Auto-Sync tips

Please find the following guide which is used when there are auto-sync failures

1. nmc@nza:/$ show appliance version (from both nodes)
If you are not at v3.1.3 version on both nodes, you should upgrade rrdaemon had some stability fixes that went into 3.1.3. If you can't upgrade, then both nodes needs to be same.

2. Whenever you see a data-set lock and there is no real data-getting transferred
nmc@nza:/$ show appliance nms locks –v (to check locks on both nodes)
If this shows locks, please run the following from bash --> #svcadm restart nms (No output means no lock which is good)

3. Must for v3.1.x - nmc@nza:/$ setup trigger autosync-check disable (on source)

4. Must for v3.1.x - nmc@nza:/$ setup auto-sync serialize-all (on source)

5. setup auto-sync :job_name property force (on source)

and pick Use_any_snapshots, rollback, destroy snapshots as the options

6. Must for v3.1.x -
nmc@nza:/$ show auto-sync :service-name property zip_level (look at the end for zip_level entry =0)
This zip_level should be 0. compression in RR doesn't work efficiently and consistently.
(Disable auto-sync, change zip_level property to 0 (setup auto-sync :service-name property zip_level), Enable auto-sync, Run auto-sync)

7. Check source and destination can communicate using rr protocol from bash
nmc# option expert_mode=1
nmc# !bash
y

rrmgr -x 'rdestination_host' ping (on source)

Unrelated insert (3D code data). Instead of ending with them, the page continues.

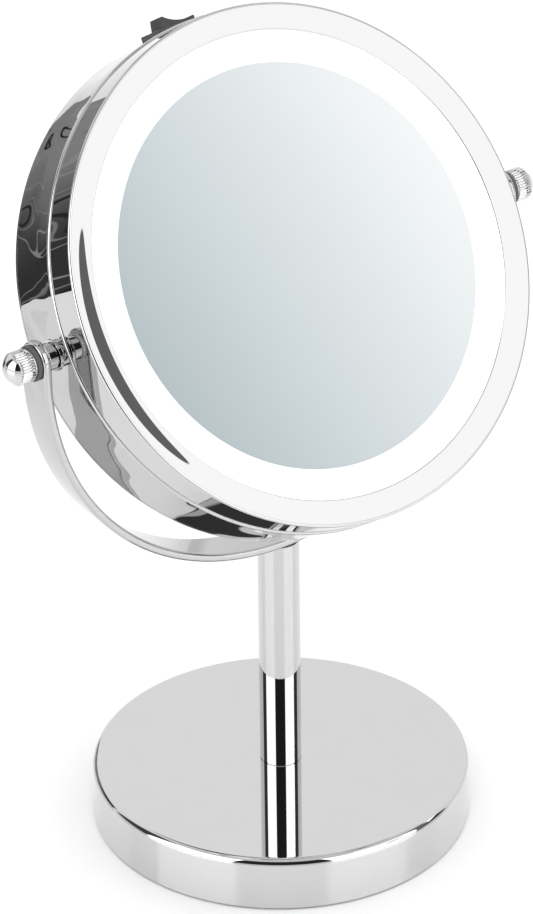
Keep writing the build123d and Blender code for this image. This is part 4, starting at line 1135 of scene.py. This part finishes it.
right_flat = Vector((-cos(radians(CAMERA_YAW)), sin(radians(CAMERA_YAW)), 0))
aside = nodes.math("ARCTAN2", nodes.dot(direction, right_flat), nodes.dot(direction, back_flat))
turn = nodes.math("ABSOLUTE", nodes.math("MULTIPLY", aside, DEGREES))
height = nodes.add("ShaderNodeSeparateXYZ", {0: direction}).outputs["Z"]
rise = nodes.math("MULTIPLY", nodes.math("ARCSINE", height), DEGREES)
level = nodes.span(turn, *FAR_SPAN, *FAR_LEVELS)
for low, high, soft, panel_level in AROUND:
    level = nodes.mix(nodes.between(turn, low, high, soft), level, panel_level)
level = nodes.mix(nodes.span(rise, *OVERHEAD_SPAN), level, EVEN_LEVEL)
level = nodes.mix(nodes.span(rise, *HORIZON_SPAN), EVEN_LEVEL, level)
eastward = nodes.math("ARCTAN2", nodes.dot(direction, ACROSS), nodes.dot(direction, (0, 1, 0)))
bearing = nodes.math("MULTIPLY", eastward, DEGREES)
boom = nodes.math("MULTIPLY", nodes.between(rise, *BOOM_RISE), nodes.between(bearing, *BOOM_BEARING))
level = nodes.mix(boom, level, BOOM_LEVEL)
rays = nodes.add("ShaderNodeLightPath").outputs
lit = nodes.mix(rays["Is Glossy Ray"], PLAIN_LEVEL, level)
sky = nodes.add("ShaderNodeBackground", {"Strength": lit}).outputs[0]
nodes.add("ShaderNodeOutputWorld", {"Surface": sky})

# a soft key and fill shape the matte pieces; chrome doesn't show them
for lamp_name, place, power, size in (
    ("key", (-1.6, -1.8, 2.4), 14.0, 1.4),
    ("fill", (2.0, -1.2, 1.6), 6.0, 1.6),
):
    lamp_data = bpy.data.lights.new(lamp_name, "AREA")
    lamp_data.energy = power
    lamp_data.size = size
    lamp = bpy.data.objects.new(lamp_name, lamp_data)
    lamp.location = place
    lamp.rotation_euler = (PIVOT - Vector(place)).to_track_quat("-Z", "Y").to_euler()
    lamp.visible_glossy = False
    scene.collection.objects.link(lamp)

scene.view_settings.view_transform = "Standard"
scene.view_settings.look = "None"
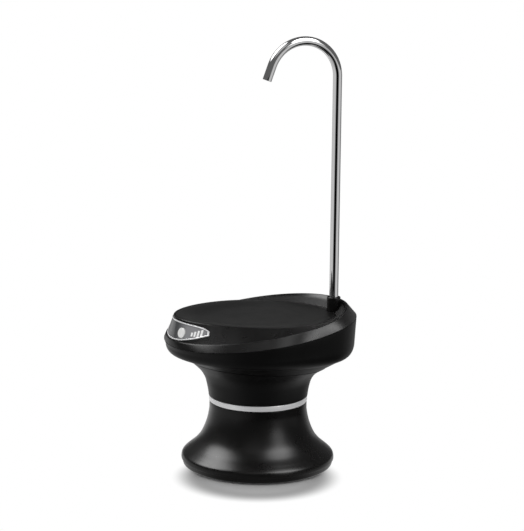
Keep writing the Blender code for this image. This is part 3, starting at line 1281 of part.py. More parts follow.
def build_spout():
    """The bent tube: up from the socket, round the bend and down to its plain cut tip."""
    turns = np.linspace(0, SPOUT_BEND_ANGLE, 17)
    middle = SPOUT_SETBACK - SPOUT_BEND_RADIUS
    path = [(0, SPOUT_SETBACK, SOCKET_BORE_FLOOR + SEAT_GAP)]
    path += [(0, middle + SPOUT_BEND_RADIUS * math.cos(turn),
              SPOUT_BEND_LEVEL + SPOUT_BEND_RADIUS * math.sin(turn)) for turn in turns]
    last = path[-1]
    path.append((0, last[1] - SPOUT_TIP_LENGTH * math.sin(SPOUT_BEND_ANGLE),
                 last[2] + SPOUT_TIP_LENGTH * math.cos(SPOUT_BEND_ANGLE)))
    radius = SPOUT_TUBE_DIAMETER / 2
    return pipe("spout_tube", path, radius, radius - SPOUT_TUBE_WALL, chrome(), SMALL_SIDES + 2)


def build_leads():
    """Leads from the cell and from the motor to the back of the control board."""
    place = button_frame() @ Matrix.Translation((0, -BOARD_DROP, 0))
    reach = 4 * LEAD_RADIUS
    level = BOWL_FLOOR + 2 * SEAT_GAP + HOLDER_FLOOR + CELL_RADIUS
    side = CELL_LENGTH / 2 + SEAT_GAP + HOLDER_WALL + SEAT_GAP
    pads = [place @ Vector((share * BOARD_LENGTH, 0, -BOARD_BACK - SEAT_GAP)) for share in (0.3, -0.3)]
    behind = [place @ Vector((share * BOARD_LENGTH, 0, -BOARD_BACK - reach)) for share in (0.3, -0.3)]
    edge = -CELL_SETBACK - CELL_RADIUS
    battery = lead("battery_lead", flow([(side, -CELL_SETBACK, level),
                                         (side + LEAD_RADIUS, -CELL_SETBACK, level),
                                         (side + 3 * LEAD_RADIUS, -CELL_SETBACK - reach, level),
                                         (side + 2 * LEAD_RADIUS, edge - LEAD_RADIUS, level),
                                         behind[0], pads[0]], 4), lead_red())
    over = level + CELL_RADIUS + 2 * LEAD_RADIUS + SEAT_GAP
    back = PUMP_BACK - SEAT_GAP - MOTOR_LENGTH - SEAT_GAP
    motor = lead("motor_lead", flow([(PUMP_AXLE_X, back, PUMP_LEVEL + MOTOR_RADIUS / 2),
                                     (PUMP_AXLE_X, back - reach, PUMP_LEVEL + MOTOR_RADIUS * 0.7),
                                     (PUMP_AXLE_X * 0.8, -CELL_SETBACK + CELL_RADIUS, over),
                                     (PUMP_AXLE_X * 0.3, -CELL_SETBACK - CELL_RADIUS * 0.6, over),
                                     behind[1], pads[1]], 4), lead_red())
    return [battery, motor]


def main():
    clear_scene()
    build_stand()
    bowl, cover, tray = build_shells()
    neck_pieces = build_neck(bowl)
    head_screws, core = fit_bowl(bowl)
    fit_cover(cover, tray)
    frame, lens, button = build_panel()
    head = [bowl, cover, frame, lens] + neck_pieces + head_screws
    head += build_board() + build_battery(core) + build_port(bowl, core)
    head += build_pump() + build_plumbing() + build_leads()
    carrier("head_lift_axis", (0, 0, STAND_HEIGHT), *head)
    carrier("tray_lift_axis", (0, LIP_SETBACK, TRAY_FLOOR_LEVEL), tray)
    carrier("spout_axis", (0, SPOUT_SETBACK, SOCKET_TOP_LEVEL), build_spout())
    carrier("button_axis", button_frame().translation, button)


main()
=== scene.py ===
# %% [markdown]
# # A bottled water pump on its stand
#
# The machine has an egg-shaped head with a tilted rim, a shallow tray to fill a cup on, a tall
# bent spout and a flared stand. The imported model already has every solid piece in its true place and
# size, so this lesson dresses it: it works out smooth surfaces for what shows, makes finishes
# from nodes, and lights the whole like a studio picture.

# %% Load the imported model
import json
import math

import bmesh
import bpy
import numpy as np
from mathutils import Matrix, Vector


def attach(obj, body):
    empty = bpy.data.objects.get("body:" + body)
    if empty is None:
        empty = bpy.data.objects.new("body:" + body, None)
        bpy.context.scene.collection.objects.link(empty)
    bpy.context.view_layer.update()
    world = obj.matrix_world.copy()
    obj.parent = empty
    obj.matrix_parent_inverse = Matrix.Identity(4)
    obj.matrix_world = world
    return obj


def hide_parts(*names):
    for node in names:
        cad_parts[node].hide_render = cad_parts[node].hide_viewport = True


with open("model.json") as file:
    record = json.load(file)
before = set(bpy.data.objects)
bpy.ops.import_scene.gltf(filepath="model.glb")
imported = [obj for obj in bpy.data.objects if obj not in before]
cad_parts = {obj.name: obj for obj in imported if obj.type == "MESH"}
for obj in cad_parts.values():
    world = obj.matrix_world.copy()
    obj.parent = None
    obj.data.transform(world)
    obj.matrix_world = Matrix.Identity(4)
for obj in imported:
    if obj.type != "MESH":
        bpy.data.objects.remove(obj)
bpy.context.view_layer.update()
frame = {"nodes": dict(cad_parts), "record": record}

# %% [markdown]
# ## The camera
#
# A product picture is taken from far away with a long lens, so that upright lines stay upright.
# The place of the camera was worked out from the photograph: its height from how round the
# ring at the waist looks, and its side from where the spout stands. The picture also leans by
# a little over half a degree, so the camera rolls by that much. It could have been aimed with a constraint,
# but a matrix says it in one go and keeps the roll.

# %% Camera
AIM = Vector((0.0009, 0.0021, 0.1796))
AZIMUTH, ELEVATION, ROLL = math.radians(68), math.radians(11.9), math.radians(0.6)
DISTANCE = 1.921
SENSOR_WIDTH, LENS = 36, 149.2

camera = bpy.data.objects.new("camera", bpy.data.cameras.new("camera"))
bpy.context.scene.collection.objects.link(camera)
backward = Vector((math.sin(AZIMUTH) * math.cos(ELEVATION),
                   -math.cos(AZIMUTH) * math.cos(ELEVATION), math.sin(ELEVATION)))
level_right = Vector((0, 0, 1)).cross(backward).normalized()
level_up = backward.cross(level_right)
right = level_right * math.cos(ROLL) + level_up * math.sin(ROLL)
upward = backward.cross(right)
camera.matrix_world = (Matrix.Translation(AIM + backward * DISTANCE)
                       @ Matrix((right, upward, backward)).transposed().to_4x4())
camera.data.sensor_width, camera.data.lens = SENSOR_WIDTH, LENS
camera.data.clip_start, camera.data.clip_end = 0.05, 60
bpy.context.scene.camera = camera
print("Camera at", tuple(round(x, 3) for x in camera.matrix_world.translation))

# %% [markdown]
# ## Surfaces from grids of points
#
# Every new piece is a grid: one direction runs along a profile and the other round or along
# the piece. Numpy works the whole grid out at once, and the faces follow from the numbering of
# its points. Modelling by hand with extrude and scale would give the same shapes, but a formula
# keeps the true sizes and can be drawn as finely as the picture needs.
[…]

8. Restart this rrdaemon service, once the service is restarted - try to run the auto-sync job again.

nmc# option expert_mode=1
nmc# !bash
y

svcs -v | grep rrdaemon
svcadm restart rrdaemon

----------------------------------------------------

Have you recreated the jobs without the /* ?. You have to destroy the jobs, kill any that are still running and recreate the jobs without the /*.

Have you done the
setup auto-sync serialize all
setup trigger autosync-check disable

To kill any running auto-sync jobs

ssh admin@server_name
su
<root's password>
ps -ef | grep auto-

pkill <auto-sync_job_process>

--------------------------------------------------------------------------------

3.1.5 version bugs --- sup-799 hint:"snapshot is cloned"

The work around for this issue is the following:

From BASH:
1. Determine clone names on the destination host:

# zdb -d <poolname> | grep %

OR

## For HA cluster use

# zdb -U /opt/HAC/RSF-1/etc/volume-cache/data.cache -d data|grep %

2. Destroy identified clones:

# zfs destroy <clone-with-%-in-the-name>

It will complain that 'dataset does not exist', but you can check
again(see 1)

3. Destroy snapshot(s) that could not be destroyed previously
# zfs destroy <snapshot-name>

4. Rerun the auto-sync job